Mi nombre es Javier y esta historia que te voy a contar es tan real como la vida misma. Puede parecer ficción, pero se trata de una experiencia que he vivido personalmente junto a mi primo. Sucedió este 2023 cuando estuve en su apartamento de la Antilla, en Huelva, durante la Semana Santa.
Para los que no os suena de nada, la Flecha del Rompido es una formación arenosa de más de 13 kilómetros de longitud que separa las aguas del río Piedras del océano Atlántico. Al final de la flecha, se puede apreciar la desembocadura del río. Se trata de un paraje natural e inaccesible para el ser humano lleno de playas vírgenes.
Hablando como aventurero, hacer esa ruta suponía todo un desafío para mí. ¡Quería hacerla y llevaba esperándola desde el verano pasado! Pero no me atreví antes por miedo a que las cosas salieran mal.
La noche anterior, habíamos llegado a La Antilla a más de las doce y no veas el ruido que formamos para dormir. Como de costumbre, yo me quedé en la litera de arriba, mientras que mi primo se quedó en la cama de al lado.
Ese día, apenas dormimos siete horas, puesto que, ya desde el principio, sabíamos que, si bien ya habíamos hecho rutas largas, ninguna como esa hasta la fecha.
Nada más levantarme, simplemente, organizamos los preparativos para el viaje y salimos. Hacía frío, así que llevé puesta la sudadera de la RUMT, la residencia universitaria en la que estoy estudiando. También, cogí mi palo de senderismo, me puse un bañador, me llevé un kit-kat y un botellín para el viaje, así como el móvil y la cartera (ambos imprescindibles en caso de emergencia). También me eché algo de crema por la cara, más bien poca, no sé si de algo me sirvió.
Mi primo, por el contrario, creo que no fue tan preparado, aunque sí que llevó su mochila, un kit-kat, un botellín y su palo de senderismo, el cual era bastante mejor que el mío.
Y ya para las siete y veinte de la mañana, aun cuando ni había amanecido, comenzó nuestra ruta. Todo playa, muy relajado. Paso por paso, cuando nos queríamos dar la vuelta, íbamos viendo como dejábamos atrás La Antilla.

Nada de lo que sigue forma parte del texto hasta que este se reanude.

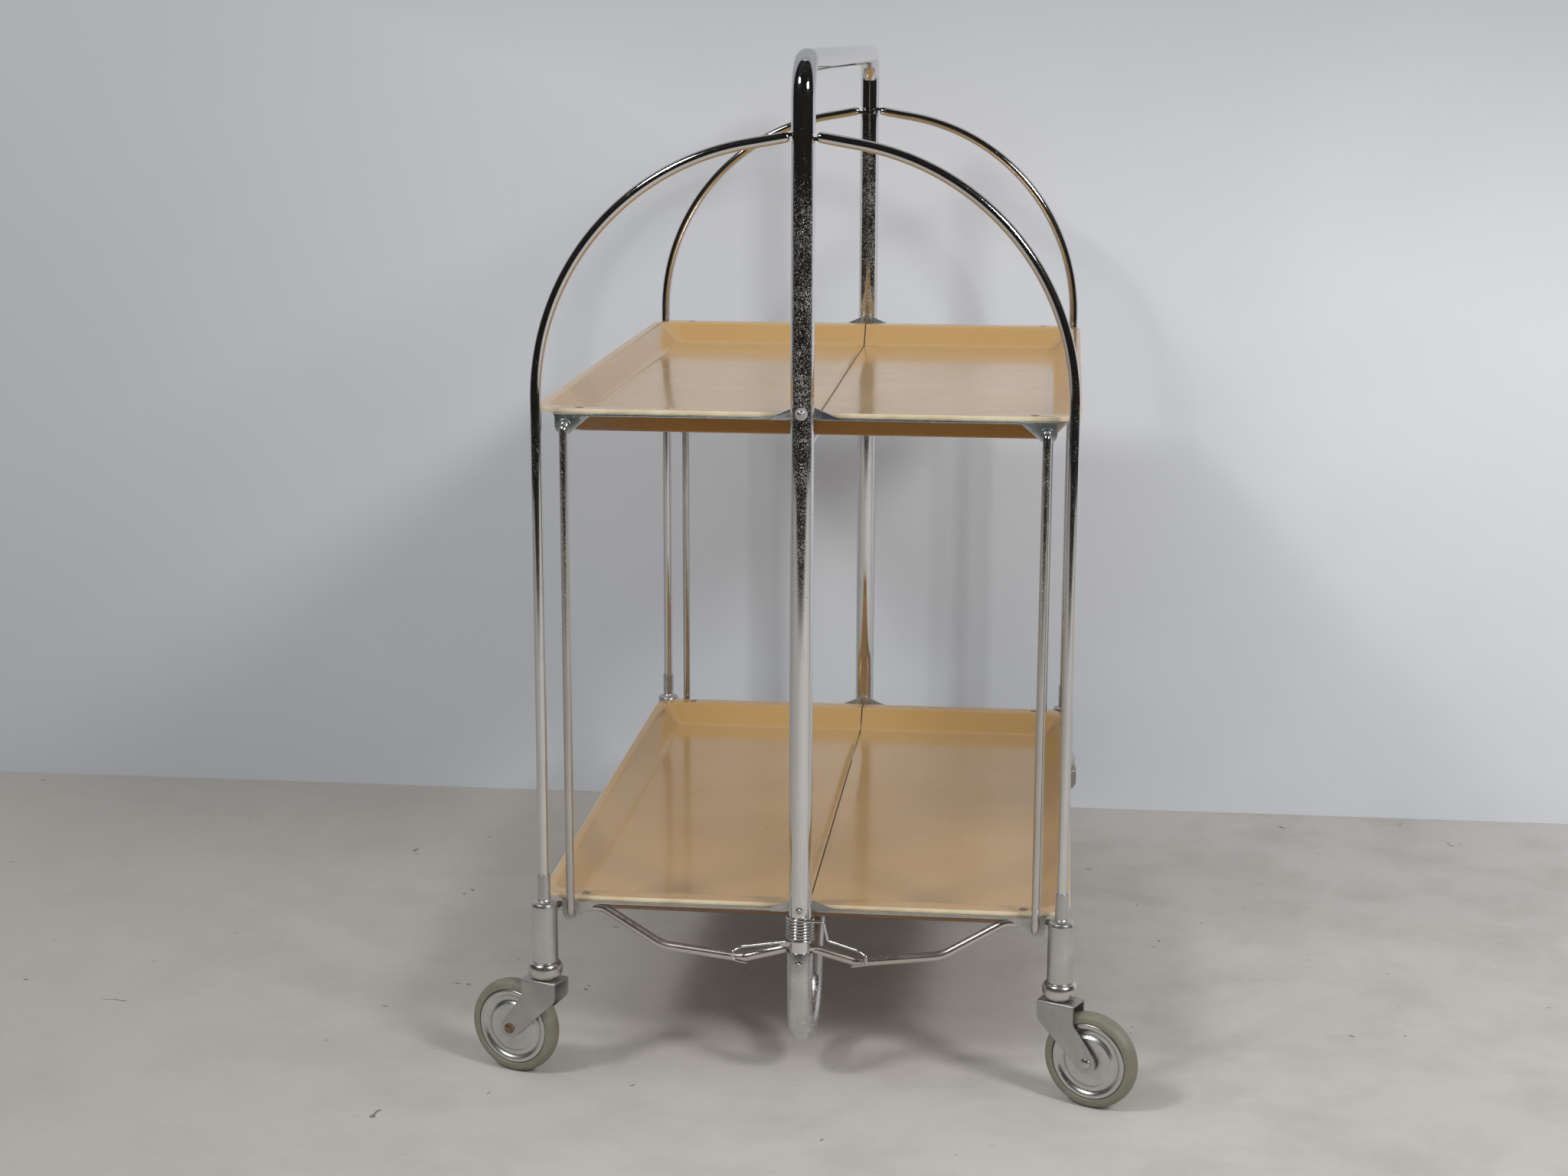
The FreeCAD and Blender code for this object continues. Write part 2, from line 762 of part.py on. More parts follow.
def caster_axle():
    half = fork_gap / 2 + fork_sheet
    wide = axle_head_radius
    end = half + axle_head
    flat = wide * 0.15
    return about_axle(turned((0, -end), [
        (flat, -end), ((wide * 0.75, -half - axle_head * 0.8), (wide, -half - axle_head * 0.4)),
        (wide, -half), (axle_radius, -half), (axle_radius, half), (wide, half),
        (wide, half + axle_head * 0.4), ((wide * 0.75, half + axle_head * 0.8), (flat, end)), (0, end)]))


def tyre():
    half = tyre_width / 2
    lip = rim_radius + rim_inset
    inner = half - rim_sheet - tyre_lip
    shoulder = wheel_radius - tyre_shoulder
    crown = [(wheel_radius, -half * 0.35), (wheel_radius, half * 0.35)]
    return about_axle(turned((tyre_inner_radius, -inner), [
        (lip, -inner), (lip, -half), (shoulder, -half), ((wheel_radius - 0.8, -half * 0.78), crown[0]),
        crown[1], ((wheel_radius - 0.8, half * 0.78), (shoulder, half)),
        (lip, half), (lip, inner), (tyre_inner_radius, inner)]))


def rim_disc():
    """Pressed disc on the +side of the wheel: raised centre, trough and rolled edge."""
    flat = tyre_width / 2 - rim_inset
    low = flat - rim_trough
    inner = rim_trough_radius - rim_trough_width / 2
    outer = rim_trough_radius + rim_trough_width / 2
    levels = [(hub_radius + seat_fit, flat), (inner - rim_trough_slope, flat), (inner, low), (outer, low),
              (outer + rim_trough_slope, flat), (rim_radius - rim_roll, flat), (rim_radius, flat - rim_roll)]
    back = [(r, z - rim_sheet) for r, z in reversed(levels)]
    return turned(levels[0], levels[1:] + back)


def wheel_rim():
    disc = rim_disc()
    hub_half = fork_gap / 2 - side_play
    hub = rod(hub_radius, point(0, 0, -hub_half), point(0, 0, hub_half))
    hub = hub.cut(rod(axle_radius + running_fit, point(0, 0, -hub_half), point(0, 0, hub_half)))
    other = disc.copy()
    other.rotate(origin, x_axis, 180)
    return Part.makeCompound([about_axle(shape) for shape in (disc, other, hub)])


# ---- all sub-parts

parts = {
    "handle_frame": handle_frame(),
    "upper_crossbar": upper_crossbar(),
    "lower_frame": lower_frame(),
    "frame_rivets": frame_rivets(),
    "tray_pivot_pins": tray_pivot_pins(),
    "gate_hinge_pins": gate_hinge_pins(),
    "hinge_plugs": hinge_plugs(),
    "gate_springs": both_ends([gate_spring()]),
}

for level, pivot_height in (("upper", upper_pivot_height), ("lower", lower_pivot_height)):
    for name, build in (("tray", tray_half), ("brackets", tray_brackets), ("screws", tray_screws)):
        right = build(pivot_height)
        parts[level + "_right_" + name] = right
        parts[level + "_left_" + name] = turned_round(right)

right_rod = link_rod()
parts["near_right_rod"] = right_rod
parts["far_left_rod"] = turned_round(right_rod)
parts["near_left_rod"] = mirrored(right_rod)
parts["far_right_rod"] = turned_round(mirrored(right_rod))

# a gate turned round makes the one at the opposite corner
for corner, opposite, left_side in (("near_right", "far_left", False), ("near_left", "far_right", True)):
    gate = {
        "arch_leg": arch_leg(left_side),
        "caster_sleeve": caster_sleeve(),
        "lower_rail": lower_rail(left_side),
        "caster_socket": caster_socket(),
    }
    for name, shape in gate.items():
        placed = near_end(mirrored(shape) if left_side else shape)
        parts[corner + "_" + name] = placed
        parts[opposite + "_" + name] = turned_round(placed)

caster = {
    "fork": caster_fork(),
    "stem": caster_stem(),
    "axle": caster_axle(),
    "tyre": tyre(),
    "wheel_rim": wheel_rim(),
}
for corner, trail_angle in trail_angles.items():
    x = gate_radius if "right" in corner else -gate_radius
    y = half_span if "far" in corner else -half_span
    for name, shape in caster.items():
        parts[corner + "_" + name] = moved(turned_round(shape, trail_angle), x, y)

for name, shape in parts.items():
    for solid in shape.Solids:
        if not solid.isValid() or solid.Volume <= 0:
            print("check", name, solid.isValid(), round(solid.Volume, 1))
    shape.exportStep("parts/" + name + ".step")
print(len(parts), "parts written")
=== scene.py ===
import bmesh
import bpy
import json
import math
import numpy as np
from mathutils import Matrix, Vector
from types import SimpleNamespace as Named

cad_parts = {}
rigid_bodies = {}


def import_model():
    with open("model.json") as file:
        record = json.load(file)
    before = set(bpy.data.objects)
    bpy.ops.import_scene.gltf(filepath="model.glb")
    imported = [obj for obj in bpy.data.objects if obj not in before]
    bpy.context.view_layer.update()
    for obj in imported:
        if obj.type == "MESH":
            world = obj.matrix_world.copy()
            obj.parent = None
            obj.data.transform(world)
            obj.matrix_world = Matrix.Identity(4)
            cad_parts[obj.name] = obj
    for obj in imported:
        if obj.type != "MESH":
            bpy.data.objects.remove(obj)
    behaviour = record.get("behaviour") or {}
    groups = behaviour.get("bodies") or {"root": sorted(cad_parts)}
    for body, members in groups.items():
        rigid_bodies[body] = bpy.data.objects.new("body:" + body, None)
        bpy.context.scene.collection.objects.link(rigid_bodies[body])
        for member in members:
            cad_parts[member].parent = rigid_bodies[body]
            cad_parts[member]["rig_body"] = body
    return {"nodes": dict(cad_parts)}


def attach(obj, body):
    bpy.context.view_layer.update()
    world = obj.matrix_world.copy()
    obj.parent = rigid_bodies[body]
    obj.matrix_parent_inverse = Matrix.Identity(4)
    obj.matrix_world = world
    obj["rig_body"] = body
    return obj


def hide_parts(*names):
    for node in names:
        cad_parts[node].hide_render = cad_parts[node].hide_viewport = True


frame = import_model()
bpy.context.view_layer.update()
nodes = frame["nodes"]
mm = 0.001
print("frame loaded:", len(nodes), "nodes")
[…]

Pronto pudimos presenciar el amanecer en plena ruta y, a medida que caminábamos, observábamos centenares de gaviotas en las orillas del mar. No nos cruzamos con seres humanos en kilómetros de distancia. A pesar de ello, por muy irónico que pareciera, seguía habiendo cobertura.

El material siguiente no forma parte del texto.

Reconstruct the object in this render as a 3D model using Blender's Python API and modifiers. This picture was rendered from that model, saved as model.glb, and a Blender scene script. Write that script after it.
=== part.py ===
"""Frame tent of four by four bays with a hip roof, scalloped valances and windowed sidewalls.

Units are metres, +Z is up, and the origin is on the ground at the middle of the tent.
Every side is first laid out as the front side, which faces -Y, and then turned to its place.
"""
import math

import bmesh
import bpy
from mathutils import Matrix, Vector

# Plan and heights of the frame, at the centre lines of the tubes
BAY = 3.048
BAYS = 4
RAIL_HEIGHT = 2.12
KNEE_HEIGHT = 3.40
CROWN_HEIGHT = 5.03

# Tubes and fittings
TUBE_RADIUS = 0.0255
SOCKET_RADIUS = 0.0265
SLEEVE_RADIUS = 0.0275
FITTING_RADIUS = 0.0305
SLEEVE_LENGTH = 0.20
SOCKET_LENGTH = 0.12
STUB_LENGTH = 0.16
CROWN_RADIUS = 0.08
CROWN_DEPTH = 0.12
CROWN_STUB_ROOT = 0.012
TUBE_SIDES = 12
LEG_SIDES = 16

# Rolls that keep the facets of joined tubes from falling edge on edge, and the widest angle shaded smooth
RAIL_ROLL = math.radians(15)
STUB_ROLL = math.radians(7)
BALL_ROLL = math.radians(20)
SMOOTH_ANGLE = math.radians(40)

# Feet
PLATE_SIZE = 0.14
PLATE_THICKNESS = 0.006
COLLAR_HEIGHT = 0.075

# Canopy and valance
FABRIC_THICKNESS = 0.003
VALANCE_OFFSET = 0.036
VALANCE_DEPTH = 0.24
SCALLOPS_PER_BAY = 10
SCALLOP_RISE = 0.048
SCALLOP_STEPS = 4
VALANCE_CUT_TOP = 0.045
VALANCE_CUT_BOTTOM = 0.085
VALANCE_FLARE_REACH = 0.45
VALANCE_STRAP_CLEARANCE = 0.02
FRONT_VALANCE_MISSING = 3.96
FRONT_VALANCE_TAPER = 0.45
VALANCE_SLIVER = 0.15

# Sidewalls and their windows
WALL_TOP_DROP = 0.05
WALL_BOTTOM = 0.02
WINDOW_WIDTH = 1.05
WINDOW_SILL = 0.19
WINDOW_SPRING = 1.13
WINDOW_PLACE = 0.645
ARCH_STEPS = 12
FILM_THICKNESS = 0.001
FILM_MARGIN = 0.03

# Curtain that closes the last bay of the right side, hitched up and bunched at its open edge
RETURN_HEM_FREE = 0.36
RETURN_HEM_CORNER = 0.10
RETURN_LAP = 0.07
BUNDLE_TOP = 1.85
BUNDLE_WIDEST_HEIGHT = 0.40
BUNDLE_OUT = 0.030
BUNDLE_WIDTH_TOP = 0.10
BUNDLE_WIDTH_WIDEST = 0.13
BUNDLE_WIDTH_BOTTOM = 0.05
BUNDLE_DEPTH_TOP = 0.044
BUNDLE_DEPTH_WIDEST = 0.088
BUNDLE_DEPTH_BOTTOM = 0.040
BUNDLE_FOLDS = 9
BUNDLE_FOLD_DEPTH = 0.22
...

Ya para algo más de las diez de la mañana, después de casi tres horas de camino, llegamos a la punta de la flecha. Desde allí pudimos presenciar diversos núcleos de población y gente pescando, así como playas fluviales enfrente nuestra. La desembocadura del río Piedras era toda una maravilla natural.
En ese momento, me vine demasiado arriba. Era entonces cuando pensaba en aquella ruta a la que tanto le temía y pude darme cuenta de que no me había resultado tan complicada. Aunque llevase alrededor de tres horas andando sin parar, no me notaba cansado, y creo que mi primo tampoco.
Ese sería el lugar donde llevaríamos a cabo nuestra pequeña parada. Fue allí donde aprovechamos para tomarnos nuestros kit-kat y beber algo de agua. Sin embargo, debido a la lejanía e inaccesibilidad del sitio, estaba empeñado en que llegásemos para la una, por lo que puede ser que no durara más de quince minutos el descanso.
A veces reconozco que soy nervioso e impaciente y meto demasiada presión a mi primo, pero, en esta ocasión, igual con eso, pudimos salvarnos de un mal mucho mayor. Y de una insolación también.
Para el viaje de regreso, mis ansias de explorar me llevaron a hacer la flecha por el interior. Algo completamente fuera del sentido común, ahora que recuerdo la vivencia.
En principio, todo era arena, sí, arena. Pero no era como la arena de la playa. Por arriba o por abajo, con sandalias o sin sandalias, ¡no había forma de ir bien! Bueno, igual metiendo los pies en el río... ¡Nada! ¡Que no había manera de ir bien!